Die Sprache Gottes ist das Licht. Und Gott neigt nicht zu Illusionskunst, Blinkezauber oder Weichzeichner. Auch wenn wir das gerade Weihnachten so gerne hätten.
Und wir; wir mit dem Satz im Kopf: „ Ihr seid das Licht der Welt“? Was machen wir damit? Was ist der Auftrag? Unsere Mission?

Vielleicht ist es das: dunkle Ecken ausleuchten, auch die in unseren eigenen Herzen und Seelen, die so gerne als Besserwisserei oder als „unwichtig abtun“ daher kommen und uns keines weiteren Blickes mehr wert sind. Dunkle Ecken ausleuchten, damit niemand darin vergessen wird oder darein gedrängt wird.
Vielleicht ist es das: Entscheidungen von Menschen ernst nehmen und ihre Wege in ihrem Licht, mit ihren Augen sehen – nicht mit Draufblick und vermeintlichem Überblick.

Vielleicht ist es das: Gemeinsam ein neues Licht werfen auf bisher unbekannte Wege, auf neue Möglichkeiten, unentdeckte Begabungen.
Vielleicht ist es das: Keine strahlt immer hell; keine hat in jeder Situation den Schalter für die richtige Lux-Zahl; keine ist immer nur ein kleines Licht; keine ist immer eine trübe Funzel. Manchmal müssen wir aufeinander Acht geben, den glimmenden Docht hüten oder Sorge tragen für die, die von beiden Seiten brennen.
Vielleicht ist es das: uns gegenseitig die Sicherheit und das Vertrauen geben: Du bist gut so wie du bist – du bist das Licht der Welt.
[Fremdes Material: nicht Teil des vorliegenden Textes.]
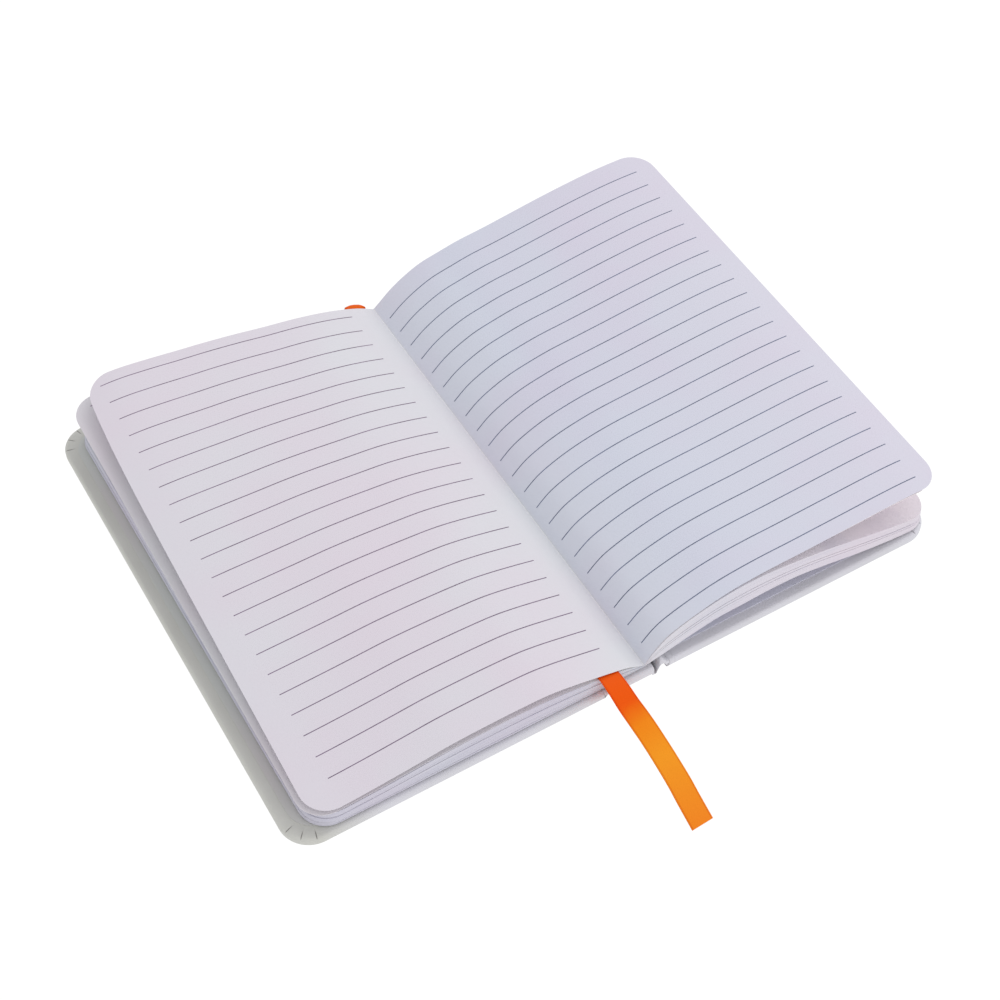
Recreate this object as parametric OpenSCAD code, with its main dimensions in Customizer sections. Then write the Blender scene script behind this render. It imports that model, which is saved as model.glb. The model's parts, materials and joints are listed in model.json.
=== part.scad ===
/* [Leaves] */
// Width of a leaf, measured flat across from the gutter to the fore edge
leaf_w = 89; // [75:0.5:100]
// Height of a leaf, tail to head
leaf_h = 138.5; // [110:0.5:180]
// Radius of the two fore corners of a leaf
leaf_r = 7; // [3:0.5:12]
// Thickness of the few leaves that lift off each stack together
lifted_t = 0.4; // [0.2:0.05:0.5]
// Thickness of the left stack at its fore edge
left_stack = 5; // [4:0.25:9]
// Thickness of the right stack at its fore edge
right_stack = 5.2; // [4:0.25:9]
// How far the right stack arches clear of the back cover
right_arch = 6.8; // [2:0.2:7.5]
// Rise of the top left leaf over the left stack's fore edge, at the tail
left_tail_lift = 0.5; // [0.45:0.05:2]
// Rise of the top left leaf over the left stack's fore edge, at the head
left_head_lift = 7.6; // [5:0.2:9]
// Rise of the top right leaf over the right stack's fore edge, at the tail
right_tail_lift = 10; // [8:0.25:12]
// Rise of the top right leaf over the right stack's fore edge, at the head
right_head_lift = 16.5; // [14:0.25:19]
// How far each stack's fore edge leans out from top to bottom
fore_bevel = 1.2; // [0.4:0.1:1.3]
// Distance of the gutter from the middle of the spine
gutter_x = 2.5; // [0:0.25:3.5]
// Height of the gutter fold above the endpapers
gutter_h = 1.6; // [1.4:0.1:2.4]
// Thickness of the block at the bottom of the gutter
fold_t = 1; // [0.6:0.1:1.2]
// Room between the leaves and the endpaper under them
leaf_gap = 0.2; // [0.1:0.05:0.5]

/* [Boards] */
// Width of a cover board
board_w = 83.5; // [70:0.5:100]
// Thickness of a cover board
board_t = 2; // [1.2:0.1:3]
// Square: how far a cover stands past the leaves at head and tail
square = 1.5; // [0.75:0.25:4]
// Radius of the two fore corners of a cover
cover_r = 8; // [4:0.5:12]
// Width of the spine strip
spine_w = 10; // [8:0.5:16]

/* [Wrap] */
// Thickness of the cover material
wrap_t = 0.4; // [0.25:0.05:0.6]
// Width of the turned-in margin at head, tail and fore edge
turn_in = 12; // [8:0.5:16]
// Radius that the wrapped edge rounds to
edge_r = 0.8; // [0.4:0.1:1.2]
// Width of a joint between spine strip and board
joint_w = 4; // [3.5:0.25:6]
// Rise of the groove that is pressed into the front joint
front_rise = 1.9; // [1:0.1:2]
// Rise of the groove in the back joint, which stands up in a curl
back_rise = 2.4; // [1:0.1:2.6]
// Clearance between the pieces at a hinge line
hinge_gap = 0.3; // [0.2:0.05:0.5]

/* [Papers] */
// Thickness of an endpaper leaf and of the spine lining
paper_t = 0.2; // [0.1:0.05:0.3]
// Margin of turned-in wrap left showing round an endpaper
paste_margin = 3; // [1.5:0.25:5]

/* [Ribbon] */
// Width of the ribbon marker
ribbon_w = 6; // [4:0.5:7]
// Thickness of the ribbon marker
ribbon_t = 0.25; // [0.2:0.05:0.35]

/* [Hidden] */

cover_h = leaf_h + 2 * square;
cover_t = board_t + 2 * wrap_t;
deck_z = cover_t + paper_t;
base_z = deck_z + leaf_gap;
hinge_x = spine_w / 2 + joint_w / 2;
board_x = spine_w / 2 + joint_w;
gut_z = deck_z + gutter_h;
left_rest = base_z + left_stack;
right_rest = base_z + right_stack;
head_y = leaf_h / 2;
over = 1;
// How far a sheet of the wrap runs on into the flat wrap that it is one with
lap = 0.5;
round_fn = 48;
arc_steps = 5;
corner_steps = 8;
curve_steps = 3;
bump_steps = 12;

// Stations along a leaf, from the gutter, 0, to the fore edge, 1
stations = [0, 0.02, 0.06, 0.11, 0.17, 0.24, 0.31, 0.4, 0.5, 0.6, 0.7, 0.8, 0.9, 1];
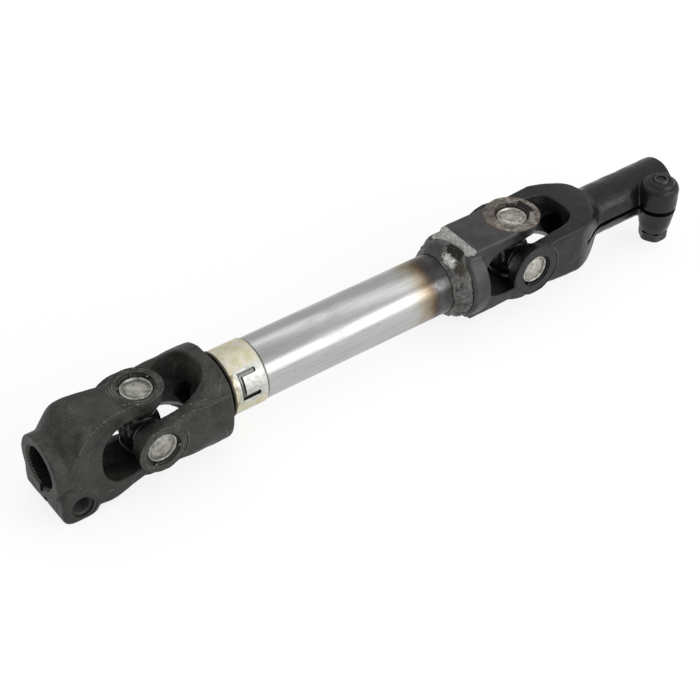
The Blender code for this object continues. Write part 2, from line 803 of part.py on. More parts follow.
def empty(name, location, parent=None):
    made = bpy.data.objects.new(name, None)
    made.location = location
    made.parent = parent
    bpy.context.scene.collection.objects.link(made)
    return made


def stand(obj, parent, matrix, look):
    """Fixes a finished piece to its joint centre and gives it its material."""
    obj.parent = parent
    obj.matrix_local = matrix
    obj.data.materials.append(look)


def fit_joint(side, centre, cross_look, cup_look, seal_look):
    """The cross, four cups and four seals of one joint."""
    cross = make_cross(side + "_cross")
    stand(cross, centre, Matrix.Identity(4), cross_look)
    directions = {
        "top": turn("Z"),
        "bottom": Matrix.Rotation(math.pi, 4, "X") @ turn("Z"),
        "back": turn("Y"),
        "front": Matrix.Rotation(math.pi, 4, "X") @ turn("Y"),
    }
    for place_name, matrix in directions.items():
        stand(make_cup(f"{side}_cup_{place_name}"), centre, matrix, cup_look)
        stand(make_cap_seal(f"{side}_seal_{place_name}"), centre, matrix, seal_look)


def main():
    clear_scene()
    phosphate = finish("black_phosphate", (0.035, 0.033, 0.031), 0.62, 0.55)
    satin = finish("dark_satin_steel", (0.10, 0.095, 0.09), 0.45, 0.8)
    paint = finish("black_paint", (0.018, 0.018, 0.019), 0.3, 0.0)
    bright = finish("bright_steel", (0.56, 0.55, 0.53), 0.3, 1.0)
    cup_steel = finish("cup_steel", (0.42, 0.40, 0.37), 0.38, 1.0)
    zinc = finish("yellow_zinc", (0.62, 0.54, 0.34), 0.3, 0.9)
    rubber = finish("black_rubber", (0.02, 0.02, 0.02), 0.75, 0.0)
    nylon = finish("white_nylon", (0.78, 0.77, 0.72), 0.5, 0.0)
    weld = finish("weld_scale", (0.16, 0.15, 0.14), 0.55, 0.7)
    bolt_black = finish("black_bolt", (0.03, 0.03, 0.032), 0.4, 0.4)

    # The origin is the middle of the footprint, on the surface that the shaft lies on
    front = max(BOSS_OUT + BOSS_RADIUS, EAR_OUTER)
    head = BOSS_BOTTOM + PRESS_GAP + HEAD_HEIGHT
    lowest = max(LEFT_LUG_DROP, EAR_OUTER, head)
    middle = (JOINT_SPACING + RIGHT_CLAMP_REACH - LEFT_CLAMP_REACH) / 2
    axis = empty("shaft_axis", (-middle, (front - EAR_OUTER) / 2, lowest))
    left = empty("left_joint_centre", (0, 0, 0), axis)
    right = empty("right_joint_centre", (JOINT_SPACING, 0, 0), axis)

    ahead = Matrix.Identity(4)
    about = Matrix.Rotation(math.pi, 4, "Z")
    sideways = about @ Matrix.Rotation(math.pi / 2, 4, "X")
    stand(make_left_clamp_yoke(), left, ahead, phosphate)
    stand(make_left_shaft_yoke(), left, sideways, phosphate)
    stand(make_right_shaft_yoke(), right, ahead, satin)
    stand(make_right_clamp_yoke(), right, sideways, paint)
    fit_joint("left", left, bright, cup_steel, rubber)
    fit_joint("right", right, bright, cup_steel, rubber)

    stand(make_inner_shaft(), left, ahead, bright)
    stand(make_outer_tube(), left, ahead, bright)
    stand(make_collar(), left, ahead, zinc)
    stand(make_slide_bush(), left, ahead, nylon)
    stand(make_slip_seal(), left, ahead, rubber)
    stand(make_weld_bead(), left, ahead, weld)
    bolt_place = Matrix.Translation((BOSS_OFFSET, -BOSS_OUT, 0)) @ turn("Z")
    stand(make_clamp_bolt(), right, bolt_place, bolt_black)


main()
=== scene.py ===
"""Looks of the telescoping steering shaft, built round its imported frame."""

import json
import math

import bmesh
import bpy
import numpy as np
from mathutils import Matrix, Vector, noise
from mathutils.bvhtree import BVHTree
from mathutils.kdtree import KDTree


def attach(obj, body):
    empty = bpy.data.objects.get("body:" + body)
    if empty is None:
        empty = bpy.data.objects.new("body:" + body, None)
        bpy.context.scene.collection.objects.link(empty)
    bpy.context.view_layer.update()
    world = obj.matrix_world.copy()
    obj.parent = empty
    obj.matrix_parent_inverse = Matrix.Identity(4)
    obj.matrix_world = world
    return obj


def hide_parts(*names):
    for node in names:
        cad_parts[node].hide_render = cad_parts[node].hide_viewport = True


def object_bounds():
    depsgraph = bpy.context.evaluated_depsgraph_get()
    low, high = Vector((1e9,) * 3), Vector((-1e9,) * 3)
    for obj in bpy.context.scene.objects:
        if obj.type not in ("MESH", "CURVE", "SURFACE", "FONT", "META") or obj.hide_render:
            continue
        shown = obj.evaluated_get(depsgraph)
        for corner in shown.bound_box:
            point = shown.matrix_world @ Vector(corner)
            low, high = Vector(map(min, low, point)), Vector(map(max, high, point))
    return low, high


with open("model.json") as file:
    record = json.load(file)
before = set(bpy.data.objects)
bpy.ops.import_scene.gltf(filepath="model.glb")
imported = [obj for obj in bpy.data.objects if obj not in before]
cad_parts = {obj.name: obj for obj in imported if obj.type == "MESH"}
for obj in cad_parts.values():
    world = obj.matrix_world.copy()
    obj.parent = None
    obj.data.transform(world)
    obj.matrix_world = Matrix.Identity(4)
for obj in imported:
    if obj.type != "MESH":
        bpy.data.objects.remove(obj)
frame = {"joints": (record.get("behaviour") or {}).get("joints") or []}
cad_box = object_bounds()

MM = 0.001
TO_MM = 1000.0
joint_at = {joint["name"]: Vector(joint["pos_m"]) for joint in frame["joints"] if "pos_m" in joint}
LEFT = joint_at["left_nod"]
RIGHT = joint_at["right_swing"]
SPAN = (RIGHT.x - LEFT.x) / MM

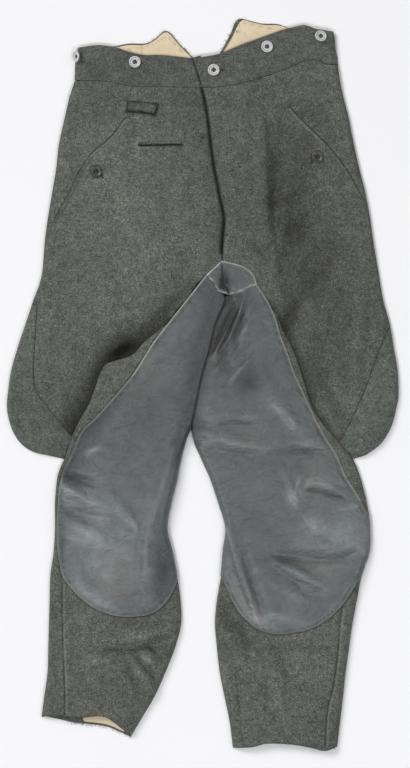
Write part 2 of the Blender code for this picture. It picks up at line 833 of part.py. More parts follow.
leg_right_loop = join(
    above_right,
    fold_right,
    out_right,
    smooth(HEM_RIGHT),
    in_right[::-1],
    inseam[::-1],
    saddle_right[::-1],
)
welt_right = join(smooth(POCKET_RIGHT), shifted(smooth(POCKET_RIGHT), WELT_W)[::-1])
fob_welt = join(smooth(FOB), shifted(smooth(FOB), FOB_W)[::-1])
tab = join(TAB)
insert_right_line = [(-262.0, 126.0)] + smooth(INSERT_RIGHT)
front_right = Cloth(
    front_right_loop,
    [
        insert_right_line,
        smooth(SADDLE_TOP_RIGHT),
        welt_right + welt_right[:1],
        fob_welt + fob_welt[:1],
        tab + tab[:1],
        [q for q, lap in zip(fold_right, lap_right) if lap > 3],
    ],
    [top_side_right],
    front_right_height,
    lambda p: np.full(len(p), FLOOR),
    flats=[(b.x, b.y) for b in BUTTONS if b.carrier == "front_right"],
)
insert_right_side = join(insert_right_line, [(-184, -130), (-330, -130), (-330, 128)])
saddle_right_side = join([(28, 186), (4, 164)], saddle_right, crotch[::-1])
front_right.piece("front_right", "wool", -WOOL, 0, without=[insert_right_side])
front_right.piece("flare_insert_right", "wool_insert", -WOOL, 0, regions=[insert_right_side])
front_right.piece("saddle_leather_right", "leather", GAP, GAP + LEATHER, regions=[saddle_right_side])
front_right.piece("pocket_welt_right", "wool", GAP, GAP + WELT, regions=[welt_right])
front_right.piece("fob_welt_right", "wool", GAP, GAP + WELT, regions=[fob_welt])
front_right.piece("belt_tab_right", "wool", GAP, GAP + WELT + 0.4, regions=[tab])

# Right leg front with its leather.
leg_right = Cloth(
    leg_right_loop,
    [[p for p in edge_right if p[1] < 94.5]],
    [fold_right, out_right, in_right, inseam],
    leg_right_height,
    leg_right_floor,
)
knee_right = join(
    [(4, 164)],
    edge_right,
    [(-20, -286), (60, -180), (60, 60), (45, 138), (30, 138)],
    saddle_right[::-1],
)
leg_right.piece("leg_front_right", "wool", -WOOL, 0)
leg_right.piece("leg_leather_right", "leather", GAP, GAP + LEATHER, regions=[knee_right])

# Left front: hip and flare, its fly edge over the right front.
lap_left = fold_column(FOLD_LEFT, fold_left, "lap")
under_left = fold_column(FOLD_LEFT, fold_left, "under")
flare_edge_left = shifted(fold_left, -lap_left)
front_left_loop = join(
    fly_low[:1],
    [(-1, 446)],
    [p for p in seam_left if p[0] > 2],
    top_side_left,
    flare_edge_left[::-1],
    above_left[::-1],
    saddle_left,
    crotch[::-1],
    fly_low[::-1],
)
hidden = [(x - 5.0, y) for x, y in inseam if -62 < y < 134]
leg_left_loop = join(
    above_left,
    fold_left,
    out_left,
    smooth(HEM_LEFT)[::-1],
    in_left[:0:-1],
    hidden[::-1],
    [(39, 135)],
    saddle_left[::-1],
)


def fly_side(p, z, lift):
    """Rise of the left side where it passes over the right."""
    d, along = near(p, fly)
    top = np.clip((p[:, 1] - 186) / 40, 0, 1)
    return z + lift * top * np.exp(-((d / 34) ** 2))


def front_left_height(p):
    z = fly_side(p, REST + creased(p, CREASES_LEFT), 2.0)
    d, along = near(p, fold_left)
    low = between(along, under_left)
    t = np.clip(d / 16, 0, 1)
    z = np.where(inside(p, leg_left_loop), low, low + (z - low) * t * t * (3 - 2 * t))
    z = np.maximum(z, FLOOR + WOOL + 0.05)
    z = rolled(p, z, fly, FLY_UNDER + 1.5, 5)
    z = sunk(p, z, [(39, 135), (39, 135.1)], 6.4, 16)
    return rolled(p, z, top_side_left, FLOOR)


def front_left_floor(p):
    d, along = near(p, fly)
    over = (d < FLY_UNDERLAP + 8) & (p[:, 1] > 192)
    return np.where(over, FLY_UNDER + GAP + 0.4, FLOOR)


def leg_left_height(p):
    z = REST + 0.4 + creased(p, CREASES_LEFT)
    z = sunk(p, z, hidden, CROTCH_UNDER, 30)
    z = sunk(p, z, [(39, 135), (39, 134)], CROTCH_UNDER, 26)
    z = np.where(inside(p, leg_right_loop), np.minimum(z, CROTCH_UNDER), z)
    z = rolled(p, z, fold_left, np.array(under_left) + 1.0, 7)
    z = rolled(p, z, out_left, FLOOR)
    z = rolled(p, z, in_left, FLOOR)
    return np.maximum(z, FLOOR)


def leg_left_floor(p):
    d, along = near(p, fold_left)
    over = d < between(along, lap_left) + 7
    return np.where(over, between(along, under_left) + 2 * GAP, FLOOR)


welt_left = join(smooth(POCKET_LEFT), shifted(smooth(POCKET_LEFT), -WELT_W)[::-1])
front_left = Cloth(
    front_left_loop,
    [
        smooth(INSERT_LEFT),
        smooth(SADDLE_TOP_LEFT),
        welt_left + welt_left[:1],
        [q for q, lap in zip(fold_left, lap_left) if lap > 3],
    ],
    [top_side_left, fly_low],
    front_left_height,
    front_left_floor,
    flats=[(b.x, b.y) for b in BUTTONS if b.carrier == "front_left"],
)
insert_left_side = join(smooth(INSERT_LEFT), [(193, -130), (330, -130), (330, 90)])
saddle_left_side = join(smooth(SADDLE_TOP_LEFT), saddle_left, crotch[::-1])
front_left.piece("front_left", "wool", -WOOL, 0, without=[insert_left_side])
front_left.piece("flare_insert_left", "wool_insert", -WOOL, 0, regions=[insert_left_side])
front_left.piece("saddle_leather_left", "leather", GAP, GAP + LEATHER, regions=[saddle_left_side])
front_left.piece("pocket_welt_left", "wool", GAP, GAP + WELT, regions=[welt_left])

# Left leg front with its leather.
leg_left = Cloth(
    leg_left_loop,
    [
        [p for p in edge_left if p[1] < 120.5] + [LEATHER_LEFT_MEETS],
        edge_left_end,
        [p for p in inseam if -50 < p[1] < 120],
    ],
    [fold_left, out_left, in_left, hidden],
    leg_left_height,
    leg_left_floor,
)
leg_left.piece("leg_front_left", "wool", -WOOL, 0)
knee_left = join(
    [(81, 150)],
    edge_left,
    [(300, -195), (300, -262)],
    edge_left_end,
    [(-60, -286), (-60, 135), (39, 135)],
    saddle_left[::-1],
)
leg_left.piece("leg_leather_left", "leather", GAP, GAP + LEATHER, regions=[knee_left])

# Waistband: the right half ends under the left half.
band_fly = smooth([(-15, 490), (-6, 464), (-1, 446.5)])
band_right_loop = join(
    [(-192, 488), (-188, 506)],
    smooth([(w.x, w.top) for w in WAIST_RIGHT if w.x < 0]),
    shifted(band_fly, FLY_UNDERLAP),
    [(x, y + 0.5) for x, y in seam_right if x < 2][::-1],
    [(-193, 456.5)],
)
band_left_loop = join(
    band_fly[::-1],
    smooth([(w.x, w.top) for w in WAIST_LEFT])[1:],
    [(198, 520), (201, 490), (203, 481)],
    [(x, y + (0.5 if x < 178 else 1.0)) for x, y in seam_left if 2 < x < 200][::-1],
)


def band_right_height(p):
    z = sunk(p, np.full(len(p), REST), fly, FLY_UNDER, 26)
    z = np.where(past_fly(p), FLY_UNDER, z)
    z = rolled(p, z, [(-188, 506), (-192, 488), (-193, 456)], FLOOR)
    line = [(w.x, w.top) for w in WAIST_RIGHT]
    return rolled(p, z, line, 6.6, 5)


def band_left_height(p):
    z = fly_side(p, np.full(len(p), REST), 2.6)
    z = rolled(p, z, band_fly, FLY_UNDER + 1.8, 4)
    z = rolled(p, z, [(198, 530), (201, 490), (203, 480)], FLOOR)
    line = [(w.x, w.top) for w in WAIST_LEFT]
    return rolled(p, z, line, 6.6, 5)


def band_floor(p):
    lift = np.where(p[:, 1] > 470, FLOOR + LINING + GAP, FLOOR)
    edge = (p[:, 0] < -176) | (p[:, 0] > 188)
    return np.where(edge, FLOOR, lift)


def band_left_floor(p):
    d, along = near(p, fly)
    over = d < FLY_UNDERLAP + 8
    return np.where(over, FLY_UNDER + GAP + 0.3, band_floor(p))


carriers = {"front_right": front_right, "front_left": front_left}
for name, loop, height, floor in (
    ("band_right", band_right_loop, band_right_height, band_floor),
    ("band_left", band_left_loop, band_left_height, band_left_floor),
):
    flats = [(b.x, b.y) for b in BUTTONS if b.carrier == name]
    carriers[name] = Cloth(loop, (), (), height, floor, flats=flats)
    half = "waistband_right" if name == "band_right" else "waistband_left"
    carriers[name].piece(half, "wool", -BAND, 0)

# Buttons.
for b in BUTTONS:
    if b.carrier == "edge":
        z = EDGE_BUTTON_LOW
    else:
        z = carriers[b.carrier].height_at(b.x, b.y) + GAP
    finish = "metal_button" if b.metal else "dark_button"
    button(b.name, b.x, b.y, z, b.lean, b.bearing, finish)
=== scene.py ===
# Riding breeches laid flat on their back, front upwards, waist towards +Y.
# Right and left are the wearer's: the wearer's right is at -X. Tables are in
# millimetres of the plan; meshes are made in metres, moved by CENTRE.

import math
from collections import namedtuple

import bpy
import numpy as np
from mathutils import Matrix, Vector, noise
from mathutils.bvhtree import BVHTree
from mathutils.geometry import delaunay_2d_cdt
from mathutils.kdtree import KDTree


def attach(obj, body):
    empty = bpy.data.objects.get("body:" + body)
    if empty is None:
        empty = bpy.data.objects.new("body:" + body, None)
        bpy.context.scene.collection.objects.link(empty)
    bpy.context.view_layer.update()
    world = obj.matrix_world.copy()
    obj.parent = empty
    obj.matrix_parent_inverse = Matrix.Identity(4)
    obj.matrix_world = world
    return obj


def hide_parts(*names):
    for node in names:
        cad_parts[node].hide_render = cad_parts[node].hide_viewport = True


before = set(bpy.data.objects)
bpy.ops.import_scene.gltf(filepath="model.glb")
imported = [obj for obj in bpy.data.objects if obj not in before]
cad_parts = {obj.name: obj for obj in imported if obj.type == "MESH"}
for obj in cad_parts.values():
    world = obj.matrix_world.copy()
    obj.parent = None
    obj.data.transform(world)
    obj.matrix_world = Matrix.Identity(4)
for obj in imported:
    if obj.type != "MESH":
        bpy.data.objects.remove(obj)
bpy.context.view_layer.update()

# Thicknesses, the air between layers and at seams, the levels at which layers
# rest, how far cloth runs on under its neighbour, and the size of facets.
MM = 0.001
WOOL = 2.2
LEATHER = 1.4
LINING = 1.0
BAND = 2.8
WELT = 1.0
GAP = 0.3
SEAM = 0.16
FLOOR = WOOL + GAP
REST = 8.6
ROLL = 9.0
UNDERLAP = 11.0
FLY_UNDERLAP = 12.0
FLY_UNDER = 6.9
FLY_BOTTOM = 192
FLY_CLEAR = 8
FOLD_CLEAR = 7
CROTCH_UNDER = 5.0
CELL = 4.0
ROW_RISE = 0.866
EDGE_STEP = 4.0
CENTRE = (0.47, 0.29, 0.0)
EDGE_BUTTON_LOW = 1.6

# Flat seat in the cloth under a button, as radii from its middle.
SEAT_RING = 11.5
SEAT_FLAT = 10.5
SEAT_LEVEL = 12.2
SEAT_OUT = 16.5
SEAT_POINTS = 20


def table(kind, *rows):
    """Rows of values under the names of their columns."""
    return [kind(*row) for row in rows]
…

Denn das hat Jesus genauso gemeint, als er zu diesem Haufen dort irgendwo im nirgendwo Galiläas zu ihnen sprach, zu den Armen, Entwurzelten, Neugierigen, Verzweifelten, Suchenden. „Du musst nicht erst dieses oder jenes leisten, tun, ändern. Du musst nicht erst ein Bekenntnis ablegen, beichten oder was auch immer. Du bist … und genauso versuche ich dich zu sehen“.
„Er findet das Paradies, oder zeigt uns, dass es das noch gibt“ sagt Wim Wenders über Salgado und seine Bilder.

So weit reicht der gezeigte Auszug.